Given how widespread marijuana use is both in the United States and in Canada, there’s reason to call for more scientific inquiry. Biochemically, marijuana “is very similar to tobacco except for the active ingredient,” Sin says. In marijuana, it’s THC. In tobacco, it’s nicotine. But most of the other stuff in cigarette smoke is in marijuana too, he explains. That includes substances like formaldehyde, ethylene, and acetone. In Canada, at least, those substances have all been part of a graphic cigarette labelling campaign for almost 20 years.

There are more than 4,000 chemicals in tobacco smoke, Sin says, and nicotine is only one of them. Same goes for marijuana smoke, which has 4,000-5,000 chemicals in it, he says. Those non-THC chemicals potentially have tremendous impact on the lungs, just like cigarettes, he says.

“It is generally true that marijuana smoke is just as toxic as cigarette smoke,” Samuel Wilkinson, a resident physician at the Yale School of Medicine, told Popular Science in an email interview. “However, generally people expose themselves to less marijuana smoke,” he wrote. “It’s rare that someone smokes 20 joints per day, but it’s common that someone smokes a pack per day of cigarettes, which is 20 cigarettes.”

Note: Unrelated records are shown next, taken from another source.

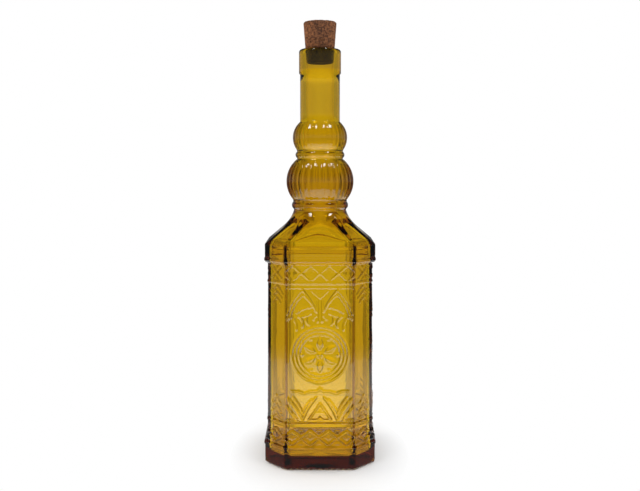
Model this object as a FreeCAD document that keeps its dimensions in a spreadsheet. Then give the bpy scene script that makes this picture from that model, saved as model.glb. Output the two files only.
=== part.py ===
"""A square decorative pressed-glass bottle with a fluted bulb neck, and its tapered cork.

Millimetres, +Z up, origin at the centre of the base, front face towards -Y.
The glass is one hollow solid. Its square part is what four long blocks have in common, one for each pair
of opposite facets, so that every bead runs round the cut corners with mitred ends. Its neck is turned.
The cork is a second solid, which stands in the mouth.
"""

import FreeCAD, Part
import math
import os

import Sketcher

SHEET = "sizes"
FACET_SIDES = ("flat", "diagonal")
BULBS = ("lower_bulb", "upper_bulb")

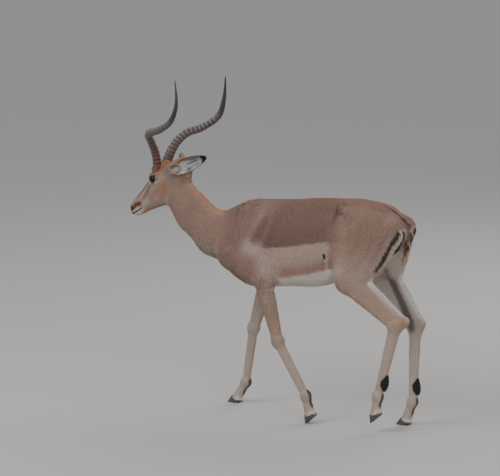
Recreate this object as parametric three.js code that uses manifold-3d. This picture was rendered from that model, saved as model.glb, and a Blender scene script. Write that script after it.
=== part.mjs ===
// Life-size impala ram, walking: fore right and hind right feet flat, fore left foot on its
// toes, hind left foot lifted. Millimetres, +Z up. The ram faces -X, so its left side is -Y.
//
// The body is one field: elliptical tubes along the trunk and the head, and tapered rods of
// muscle and bone, run together with fillets. Each flesh piece is a loft whose rings are cast
// out from a straight axis to the field's surface, then trimmed by planes against its neighbours.
import * as THREE from "three";
import { mergeVertices } from "three/addons/utils/BufferGeometryUtils.js";
import Module from "manifold-3d";

const wasm = await Module();
wasm.setup();

// ---------------------------------------------------------------- driving sizes
const GAP = 0.4; // clearance between touching pieces
const FILLET = 30; // how softly muscles run together
const LEFT = -1;
const RIGHT = 1;

// Trunk stations from the breast to the tail root: x along the spine, top and bottom lines,
// half width, and how much wider the section is low down than high up.
const TRUNK = [
  { x: -165, top: 790, bottom: 676, half: 30, sag: 0 },
  { x: -115, top: 822, bottom: 612, half: 60, sag: 0 },
  { x: -60, top: 856, bottom: 555, half: 84, sag: 0 },
  { x: 15, top: 887, bottom: 524, half: 100, sag: 0.05 },
  { x: 110, top: 895, bottom: 532, half: 112, sag: 0.12 },
  { x: 215, top: 902, bottom: 543, half: 124, sag: 0.16 },
  { x: 320, top: 914, bottom: 551, half: 126, sag: 0.18 },
  { x: 420, top: 919, bottom: 580, half: 112, sag: 0.12 },
  { x: 520, top: 922, bottom: 618, half: 98, sag: 0 },
  { x: 600, top: 905, bottom: 655, half: 86, sag: 0 },
  { x: 665, top: 873, bottom: 710, half: 66, sag: 0 },
  { x: 708, top: 832, bottom: 770, half: 24, sag: 0 },
];

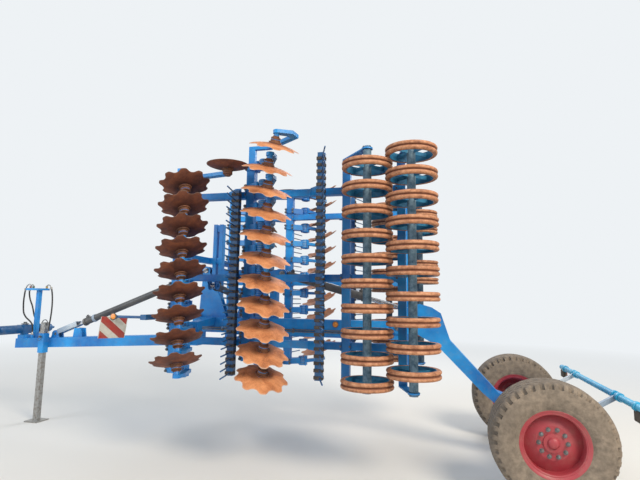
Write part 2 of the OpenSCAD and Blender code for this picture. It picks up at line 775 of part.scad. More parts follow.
// One arm from the cross tube's centre line: clamp, coil spring, retaining plate and blade
module disc_arm(k, hollow) {
    arm_clamp();
    translate([coil_x, 0, coil_z]) coil_spring();
    translate([coil_x + coil_r + 4, -coil_l / 2, coil_z - 42]) cube([16, coil_l, 88]);
    hx = hub_x(k);
    plate_xz(arm_t) {
        x = coil_x + coil_r + 6;
        polygon([[x, coil_z + 42], [x + 50, coil_z + 30], [hx + 42, hub_z + 110], [hx + 44, hub_z],
                 [hx - 40, hub_z - 12], [hx - 30, hub_z + 92], [x + 10, coil_z - 66], [x, coil_z - 44]]);
        translate([hx, hub_z]) circle(r = 45, $fn = 48);
    }
    translate([row_reach[k], hollow * arm_off, -(tool_drop - tube_drop)])
        disc_axis(hollow, attack, lean) hub();
}

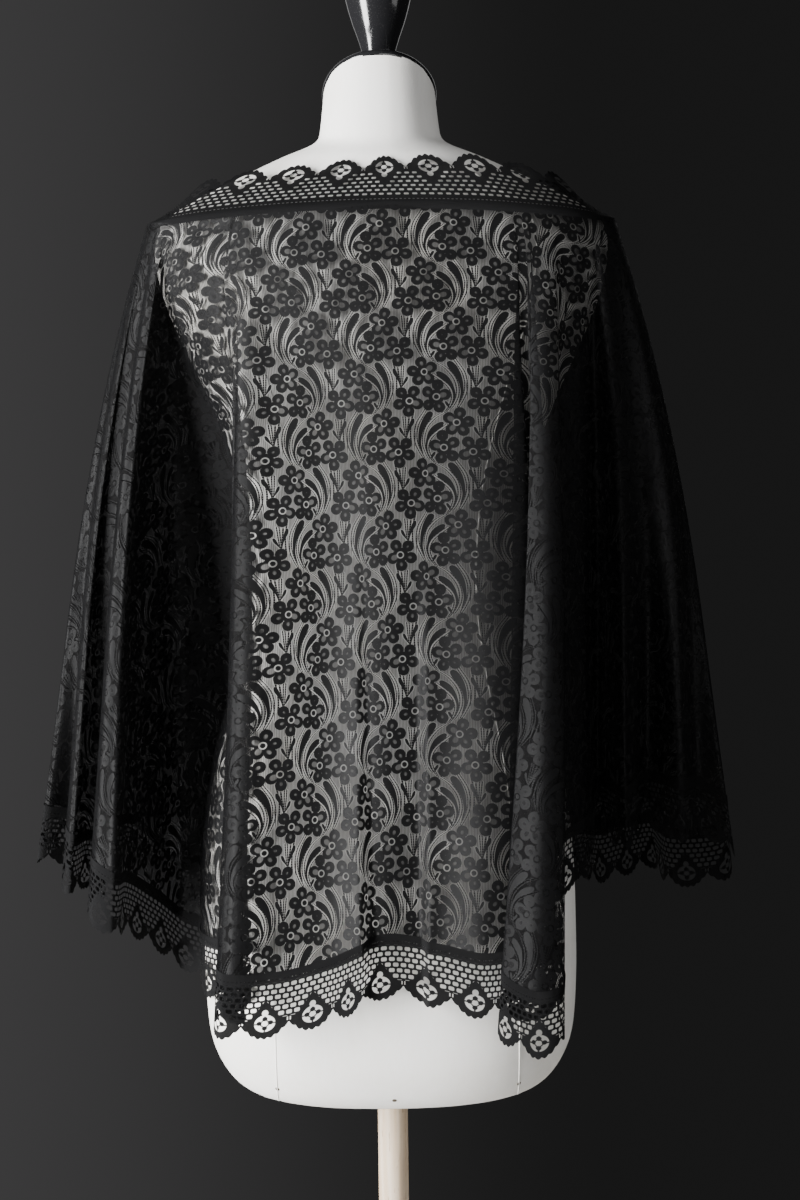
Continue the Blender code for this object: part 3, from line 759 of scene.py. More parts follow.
def make_lace(settings):
    """Raschel lace: flowers in threes, plumes with stitched lines, on a fine net."""
    lace = Formula("black flowered lace")
    size = (CARD_WIDTH, -CARD_HEIGHT, 0.0)
    card = lace.vector("MULTIPLY", lace.map(LACE_MAP), size)
    across, down, _ = lace.split(card)
    reach = CARD_WIDTH / 2
    drawn = lace.join(*lace_row(lace, across, down, FLOWER_EDGE))
    petals, hearts = [], []
    for centre, middles in FLOWERS:
        from_centre = lace.vector("SUBTRACT", drawn, (*centre, 0.0))
        near = lace.vector("WRAP", from_centre, (reach, FAR, 1.0), (-reach, -FAR, -1.0))
        hearts.append(lace.vector("LENGTH", near, output=1))
        petals += [
            lace.distance(near, (px - centre[0], py - centre[1])) for px, py in middles
        ]
    petal, heart = lace.least(*petals), lace.least(*hearts)
    # Petals are darkest round the edge and thinner in a spot near the heart.
    leaf = lace.most(
        lace.fade(petal, PETAL + 1.2, PETAL - 1.2), lace.fade(heart, HEART + 2.0, HEART - 2.0)
    )
    off_spot = lace.sum("MULTIPLY_ADD", heart, 0.6, -43.2) + petal
    leaf = leaf - lace.fade(off_spot, 14.0, 4.0, 0.0, 0.24)

    x, y = lace_row(lace, across, down, STROKE_EDGE)
    solid = strokes_inside(lace, x, y, PLUMES)
    line = strokes_inside(lace, x, y, STITCHED) + 1.5
    stitch = lace.sum("PINGPONG", y, STITCH)
    stitched = lace.fade(stitch, 1.0, 3.0, 0.72, 1.0)
    pair = lace.fade(line, -1.0, 0.5) - lace.fade(line, 8.0, 9.5)
    strokes = lace.most(lace.fade(solid, -1.5, 1.5), pair * stitched)
    motif = lace.most(leaf, strokes)
    # Open threads run along every stroke and between the two lines of a pair.
    open_edge = lace.fade(solid, -9.0, -5.0, 1.0, 0.62)
    open_edge = open_edge * lace.fade(line, -7.5, -4.0, 1.0, 0.45)

    wale = lace.sum("PINGPONG", across, CARD_WIDTH / 100)
    net = lace.fade(
        wale, 0.8, 2.6, settings.net_cover + 0.25, settings.net_cover * 0.8
    )
    cover = lace.most(motif, net * open_edge) * FULL_COVER
    # The heart of each flower is a dark knot in an open ring.
    ring = lace.fade(abs(heart - HEART_RING), 2.6, 6.0, 0.40, 1.0)
    # Both threads are black: the net's lighter colour is a painted sheen of its glossy thread.
    colour = lace.blend(
        motif, opaque(settings.net_colour_and_sheen), opaque(settings.motif_colour)
    )
    threads = lace.waves(card, 0.11, 1.5, "DIAGONAL")
    return lace.finish(
        base_color=colour,
        alpha=cover * ring,
        roughness=lace.slide(motif, 0.0, 1.0, 0.80, 0.45),
        normal=lace.bump(threads, 0.35, 0.0004),
        specular_ior_level=lace.slide(motif, 0.0, 1.0, 0.04, 0.125),
    )


# The edging's chart, in millimetres from the scallop tips upwards.
CHART_WIDTH, CHART_HEIGHT = 43.5, 60.0
MEDALLION_Y, MEDALLION_RADIUS, MEDALLION_TALL = 14.4, 9.6, 7.5
MESH_ROW = 5.0
ARCH_FOOT = 18.0  # the mesh between the arches starts here
BAND_Y = 50.5
# The medallion's four knots, the eye over it, and the distance of the links from it
KNOTS = ((0.0, 5.2), (0.0, -5.4), (5.2, 0.6), (-5.2, 0.6))
EYE = (0.0, 9.2)
LINK_REACH = 5.2
DASH_Y, SLIT_Y = 53.2, 16.0  # heights of the band's dashes and of the slits at a cusp


def make_edging(settings, name, half_hole):
    """Scalloped edging: open brick mesh, pointed arches, medallions and a dense band.

    half_hole is half the width and half the height of one hole of the mesh.
    """
    trim = Formula(name)
    size = (CHART_WIDTH, CHART_HEIGHT, 0.0)
    chart = trim.vector("MULTIPLY", trim.map(LACE_MAP), size)
    run, y, _ = trim.split(chart)
    half = CHART_WIDTH / 2
    x = trim.sum("WRAP", run - half, half, -half)
    away = abs(x)

    # brick mesh between the arches
    cell = CHART_WIDTH / 6
    row = trim.sum("FLOOR", trim.sum("MULTIPLY_ADD", y, 1 / MESH_ROW, 0.1))
    odd = trim.sum("FLOORED_MODULO", row, 2.0)
    slid = trim.sum("MULTIPLY_ADD", odd, cell / 2, run)
    across = abs(trim.sum("WRAP", slid, cell / 2, -cell / 2))
    raised = y + (0.1 * MESH_ROW - MESH_ROW / 2)
    up = abs(trim.sum("WRAP", raised, MESH_ROW / 2, -MESH_ROW / 2))
    corner = trim.sum("MULTIPLY_ADD", across + up, 0.7, -0.57 * sum(half_hole))
    hole = trim.most(across - half_hole[0], up - half_hole[1], corner)
    arch = trim.sum("MULTIPLY_ADD", away, 1.0, trim.sum("MULTIPLY_ADD", y, 0.80, -28.0))
    field = trim.least(arch, y - ARCH_FOOT, BAND_Y - y)
    open_mesh = trim.fade(hole, 0.35, -0.35) * trim.fade(field, 0.0, 0.8)

    # medallion: an oval of net with four linked knots and one eye above it
    above = y - MEDALLION_Y
    spot = trim.join(x, above * (MEDALLION_RADIUS / MEDALLION_TALL))
    radius = trim.vector("LENGTH", spot, output=1)
    knots = trim.least(*(trim.distance(spot, place) for place in KNOTS))
    sx, sy, _ = trim.split(spot)
    off_x, off_y = abs(sx), abs(sy)
    links = trim.most(abs(off_x + off_y - LINK_REACH), radius - 5.4)
    spokes = trim.most(trim.least(off_x, off_y), 5.0 - radius)
    medallion = trim.least(
        trim.fade(radius, MEDALLION_RADIUS + 0.3, MEDALLION_RADIUS - 0.5),
        trim.fade(knots, 2.2, 2.9),
        trim.fade(links, 0.7, 1.3, 0.05, 1.0),
        trim.fade(spokes, 0.6, 1.2, 0.05, 1.0),
    )
    eye = trim.fade(trim.distance(trim.join(x, above), EYE), 3.2, 2.5)
    slits = trim.most(
        *(trim.sum("COMPARE", away, half + off, 0.55) for off in (-1.3, 1.3))
    )
    slits = slits * trim.sum("COMPARE", y, SLIT_Y, 1.5)
    dashes = trim.sum("PINGPONG", run, cell / 4)
    dashes = trim.fade(dashes, 0.75, 1.05) * trim.sum("COMPARE", y, DASH_Y, 0.5) * 0.3
    openings = trim.most(open_mesh, medallion, eye, slits, dashes)
    cover = trim.sum("MULTIPLY_ADD", openings, -0.95, FULL_COVER)
    stitches = trim.waves(chart, 0.9, 2.0, "X")
    thread = settings.thread_colour
    colour = trim.blend(
        stitches, opaque(thread, 0.7, 0.7, 0.7), opaque(thread, 1.6, 1.6, 1.6)
    )
    return trim.finish(
        base_color=colour,
        alpha=cover,
        roughness=trim.slide(stitches, 0.0, 1.0, 0.72, 0.58),
        normal=trim.bump(stitches, 0.5, 0.0006),
        specular_ior_level=0.06,
    )


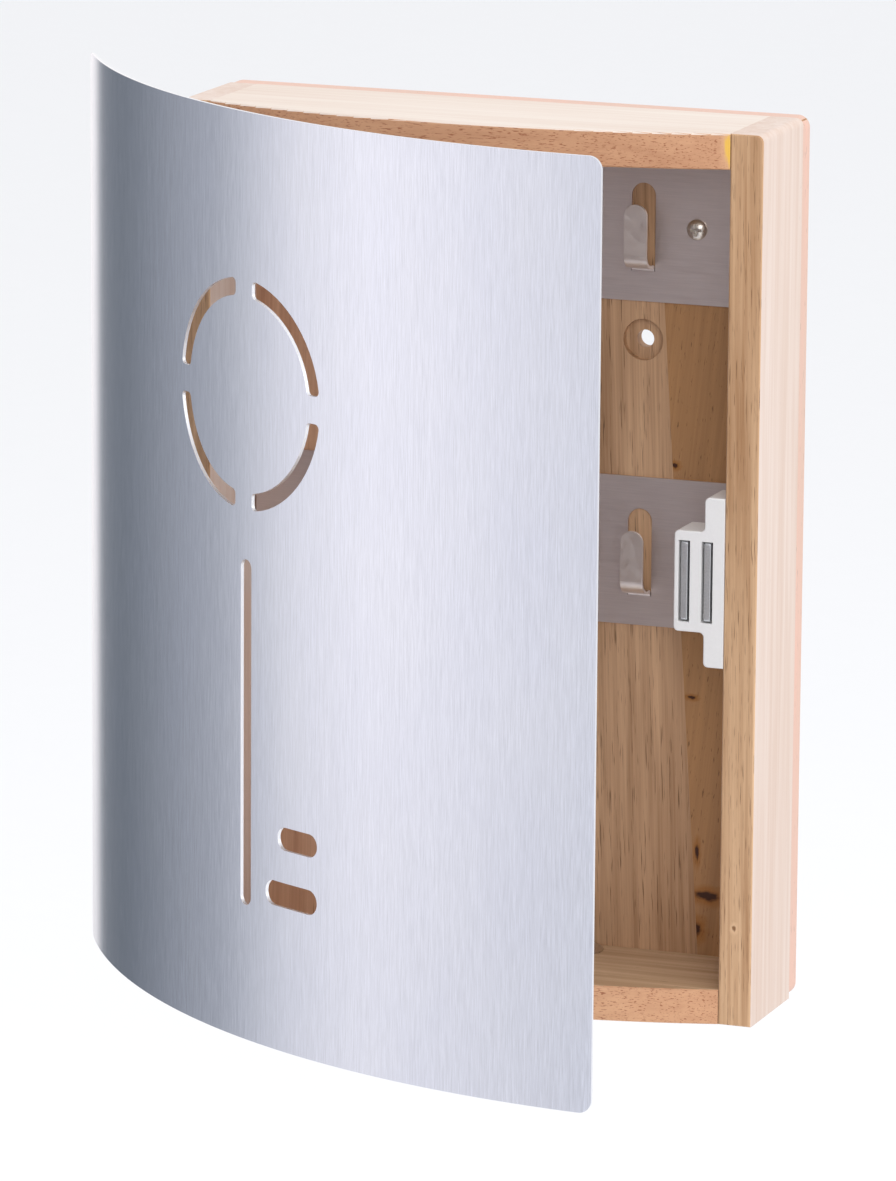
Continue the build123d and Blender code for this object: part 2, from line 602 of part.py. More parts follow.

But while 20 joints per day does sound pretty implausible, Sin does worry that legalization will encourage more users to smoke heavily. Marijuana is known to be a potentially addictive substance, and it’s certainly a habit-forming one for some users. “Potentially many of these smokers will become perpetual smokers or constant smokers,” he says, though it’s impossible to know just how widespread such an uptick would be. There’s also the question of how habitual pot smoking, even at a rate that feels harmless to the smoker, might affect the body over the course of a decade or two. Because of the lack of research, such risks are poorly defined.

With the legalization of marijuana in Canada, Sin says, researchers there “have a tremendous opportunity, if not an obligation,” to study the substance and try to understand its effects. Easier access from a government-policed supply is likely to help, he says, partially because with legalization comes standardization, meaning Canadians—and researchers who study them—will have a better idea what they’re smoking. “With further research, the mysteries and myths behind marijuana can be resolved,” Tan and Sin concluded.